September 14, 2012

FTA releases $59M for clean energy buses

The Federal Transit Administration’s (FTA) FY 2012 Clean Fuels Grant Program will give 27 projects a combined $59.3 million to help transit agencies purchase and support cleaner, greener buses that reduce harmful emissions and improve fuel economy while also delivering a more comfortable, reliable ride for passengers.

The types of projects selected to receive funding include replacing aging diesel buses with new hybrid-electric, compressed natural gas (CNG) or zero-emissions electric vehicles; building new fueling stations to accommodate alternative-fuel vehicles; and purchasing new clean-fuel hybrid batteries for buses.

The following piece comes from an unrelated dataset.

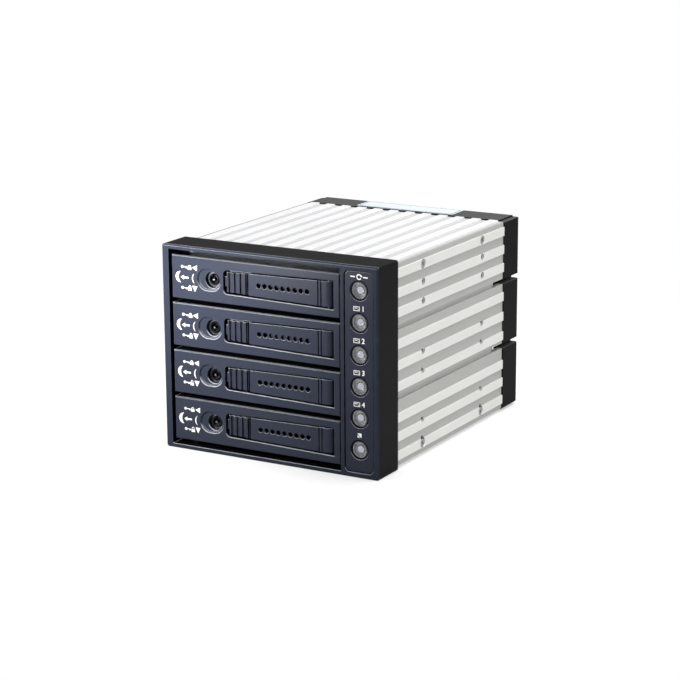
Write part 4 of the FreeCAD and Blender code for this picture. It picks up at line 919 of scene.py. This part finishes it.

Demand for FY2012 funding was competitive, with FTA receiving 146 project applications totaling $516 million. A list of all 27 project selections, and a related map, can be found here.

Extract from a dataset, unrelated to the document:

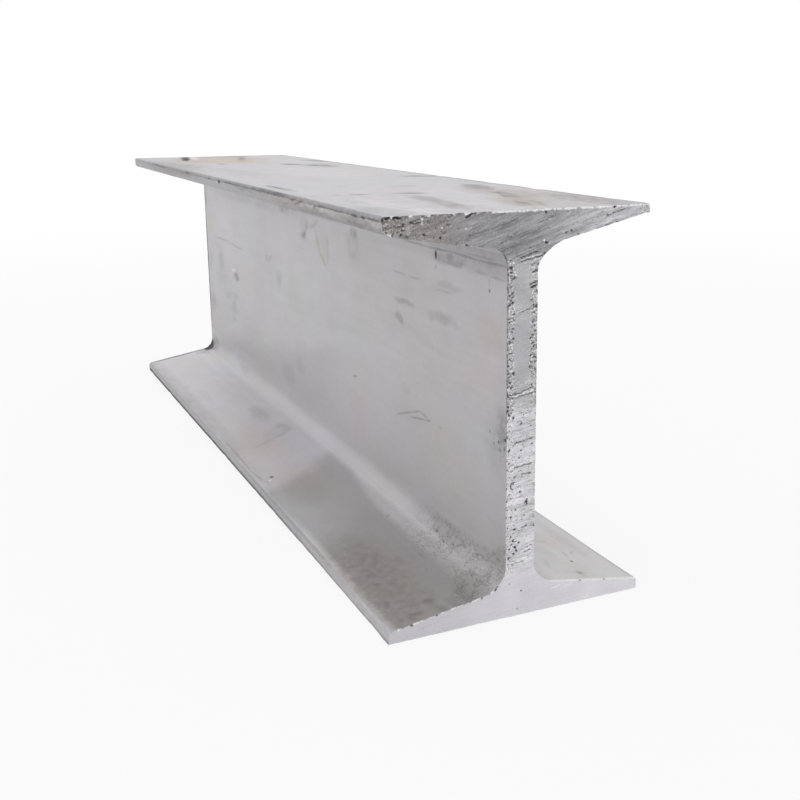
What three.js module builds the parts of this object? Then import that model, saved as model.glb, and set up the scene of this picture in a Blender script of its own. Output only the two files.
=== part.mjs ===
// A short length of hot-rolled steel I-beam, sawn square at both ends.
//
// Millimetres. The beam lies on its bottom flange along +Y, with +Z up. The origin is at the
// middle of the bearing face under the bottom flange, half way along the beam.
//
// The section is the tapered-flange kind: the inner faces of the flanges slope, so each flange
// is thickest at the web and thinnest at its toe. It leaves the rolls as one piece, so the
// whole section is one outline and the whole beam is one solid.

import * as THREE from "three";

// Section
const beamDepth = 101.6;
const flangeWidth = 71.0;
const webThickness = 8.3;
// Measured where a mill states it: half way out along the overhang of the flange.
const flangeThickness = 6.4;
// Rise of the inner face of a flange for each millimetre from toe to web.
const flangeTaper = 1 / 6;

// Rounds left by the rolls
const rootRadius = 5.5;
const toeRadius = 1.6;
const edgeRadius = 0.7;

// Length between the two saw cuts
const beamLength = 305;

// Straight stretches that stand in for a quarter turn of any round.
const segmentsPerRound = 8;

// The twelve corners of the section, counter-clockwise, each with the radius that rounds it.
// x runs across the flanges and y up the web, from the middle of the web.
function sectionCorners() {
  const halfDepth = beamDepth / 2;
  const halfWidth = flangeWidth / 2;
  const halfWeb = webThickness / 2;
  const overhang = halfWidth - halfWeb;
  const taperRise = (flangeTaper * overhang) / 2;
  const toeHeight = halfDepth - (flangeThickness - taperRise);
  const rootHeight = halfDepth - (flangeThickness + taperRise);

  const quarter = [
    { x: halfWeb, y: rootHeight, radius: rootRadius },
    { x: halfWidth, y: toeHeight, radius: toeRadius },
    { x: halfWidth, y: halfDepth, radius: edgeRadius },
  ];
  const mirrored = (corners, signX, signY) =>
    corners.map(({ x, y, radius }) => ({ x: signX * x, y: signY * y, radius }));
  const backwards = [...quarter].reverse();

  return [
    ...quarter,
    ...mirrored(backwards, -1, 1),
    ...mirrored(quarter, -1, -1),
    ...mirrored(backwards, 1, -1),
  ];
}

// A closed outline through the corners, in which each corner is an arc of its own radius that
// meets both of its straight sides.
function roundedOutline(corners) {
  const outline = new THREE.Shape();
  corners.forEach((corner, index) => {
    const before = corners[(index + corners.length - 1) % corners.length];
    const after = corners[(index + 1) % corners.length];
    const tip = new THREE.Vector2(corner.x, corner.y);
    const towardsBefore = new THREE.Vector2(before.x, before.y).sub(tip).normalize();
    const towardsAfter = new THREE.Vector2(after.x, after.y).sub(tip).normalize();

    const halfAngle = Math.acos(towardsBefore.dot(towardsAfter)) / 2;
    const tangentLength = corner.radius / Math.tan(halfAngle);
    const bisector = towardsBefore.clone().add(towardsAfter).normalize();
    const centre = tip.clone().addScaledVector(bisector, corner.radius / Math.sin(halfAngle));

    const start = tip.clone().addScaledVector(towardsBefore, tangentLength).sub(centre);
    const end = tip.clone().addScaledVector(towardsAfter, tangentLength).sub(centre);
    const turnsRight = towardsBefore.cross(towardsAfter) > 0;
    outline.absarc(centre.x, centre.y, corner.radius, start.angle(), end.angle(), turnsRight);
  });
  outline.closePath();
  return outline;
}

// The rolled length: the section drawn out along the beam.
function rolledBar() {
  return new THREE.ExtrudeGeometry(roundedOutline(sectionCorners()), {
    depth: beamLength,
    bevelEnabled: false,
    steps: 1,
    // An arc of a Shape is drawn with twice this many stretches.
    curveSegments: segmentsPerRound / 2,
  });
}

// Pickled steel: pale grey with a soft sheen.
const pickledSteel = new THREE.MeshStandardMaterial({
  color: new THREE.Color().setRGB(0.72, 0.71, 0.72, THREE.SRGBColorSpace),
  roughness: 0.5,
  metalness: 0.9,
});

const iBeam = new THREE.Mesh(rolledBar(), pickledSteel);
iBeam.name = "i_beam";
// The section is drawn in a plane that stands upright across the beam.
iBeam.rotation.x = Math.PI / 2;
iBeam.position.set(0, beamLength / 2, beamDepth / 2);

const beam = new THREE.Group();
beam.add(iBeam);

export default beam;
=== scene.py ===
"""A sawn length of rolled steel I-beam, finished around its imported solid.

The file is laid out as an add-on and is run as a script. The rolled bar is one closed mesh with
its mill skin and its sawn ends modelled in relief, and it stands for the plain solid.

Lengths in the code are millimetres in the frame of the solid: x runs across the flanges, y along
the beam and z up the web. They turn into metres where the beam's mesh or the camera is made. Only
the floor and the lamps are set out in metres.
"""

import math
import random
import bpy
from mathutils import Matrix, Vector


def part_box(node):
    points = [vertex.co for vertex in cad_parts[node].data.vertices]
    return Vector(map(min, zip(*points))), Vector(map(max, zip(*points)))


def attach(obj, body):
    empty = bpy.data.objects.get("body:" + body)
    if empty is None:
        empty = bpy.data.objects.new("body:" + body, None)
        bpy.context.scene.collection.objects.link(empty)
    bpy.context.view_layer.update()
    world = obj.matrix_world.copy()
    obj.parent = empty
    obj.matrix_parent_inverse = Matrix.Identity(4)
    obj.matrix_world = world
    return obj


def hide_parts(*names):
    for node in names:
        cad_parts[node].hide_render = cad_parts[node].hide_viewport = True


bl_info = {
    "name": "Rolled steel beam",
    "version": (1, 0, 0),
    "blender": (4, 5, 0),
    "location": "3D View > Sidebar > Beam",
    "description": "Finishes a sawn length of rolled steel I-beam and sets the stage it stands on",
    "category": "Object",
}

from typing import NamedTuple

import bpy
import numpy as np
from mathutils import Matrix, Vector
from mathutils.geometry import delaunay_2d_cdt
from mathutils.noise import noise

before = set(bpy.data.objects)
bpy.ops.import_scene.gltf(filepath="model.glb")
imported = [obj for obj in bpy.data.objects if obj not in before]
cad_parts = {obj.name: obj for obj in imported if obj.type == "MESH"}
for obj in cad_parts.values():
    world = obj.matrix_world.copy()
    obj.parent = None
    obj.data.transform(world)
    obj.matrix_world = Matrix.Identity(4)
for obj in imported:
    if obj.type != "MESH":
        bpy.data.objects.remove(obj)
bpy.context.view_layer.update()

MM = 0.001
SOLID_LOW, SOLID_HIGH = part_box("i_beam")
BEAM_WIDTH, BEAM_LENGTH, BEAM_DEPTH = (SOLID_HIGH - SOLID_LOW) / MM
HALF_LENGTH = BEAM_LENGTH / 2
HALF_WIDTH = BEAM_WIDTH / 2

# ---------------------------------------------------------------------------------------------
# What a user would change
# ---------------------------------------------------------------------------------------------


def length_property(name, description, millimetres):
    return bpy.props.FloatProperty(
        name=name, description=description, default=millimetres * MM, min=0.0, precision=5,
        unit="LENGTH",
    )


def share_property(name, description, default):
    return bpy.props.FloatProperty(
        name=name, description=description, default=default, min=0.0, max=1.0, subtype="FACTOR"
    )


def colour_property(name, description, default):
    return bpy.props.FloatVectorProperty(
        name=name, description=description, default=default, size=3, min=0.0, max=1.0,
        subtype="COLOR",
    )


class BeamSizes(bpy.types.PropertyGroup):
    """Sizes of the rolled section; its width, depth and length are the solid's"""

    web_thickness: length_property("Web thickness", "Thickness of the web", 8.3)
    flange_thickness: length_property(
        "Flange thickness", "Thickness of a flange half way out along its overhang", 6.4
    )
    flange_taper: share_property(
        "Flange taper", "Rise of a flange's inner face for each unit from toe to web", 1 / 6
    )
    root_radius: length_property("Root radius", "Fillet between web and flange", 5.5)
    toe_radius: length_property("Toe radius", "Round on the inner edge of a toe", 1.6)
    edge_radius: length_property("Edge radius", "Round on the outer edge of a toe", 0.7)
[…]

Some projects selected for funding include:

•    $3.3 million for the St. Cloud Metropolitan Transit Commission in St. Cloud, Minn. to renovate its Metro Bus Operations Center so the facility can accommodate a fleet of compressed natural gas (CNG) fueled vehicles and a CNG fueling station.

•    $4.4 million for the Transit Authority of River City in Louisville, Ky., to replace outdated, high-emission trolley cars with zero-emission buses, which will bring the transit system into compliance with federal clean air requirements for the first time and enable the transit authority to save on operating costs for years to come.

•    $2.5 million for Florida’s Miami-Dade County to retrofit older buses with new electric engine cooling systems that will improve fuel economy, reduce emissions, and prolong the life of the transit bus fleet.

•    $4.5 million for the Worcester Regional Transit Authority in Worcester, Mass., to replace aging diesel transit buses with zero-emission, all-electric buses, which will reduce greenhouse gas emissions, decrease fuel consumption, and save on operating costs.

In FY 2010 and FY 2011, FTA’s Clean Fuels Program awarded $89.7 million for 36 projects and $62.8 million for 29 projects, respectively. This year’s projects were competitively selected based on their ability to help communities achieve or maintain the National Ambient Air Quality Standards for ozone and carbon monoxide while supporting emerging clean fuel and advanced propulsion technologies for transit buses.

Transit ridership across the U.S. has increased 16 out of the last 19 months, and in July 2012, ridership was up by 2.5% over the prior 12-month period.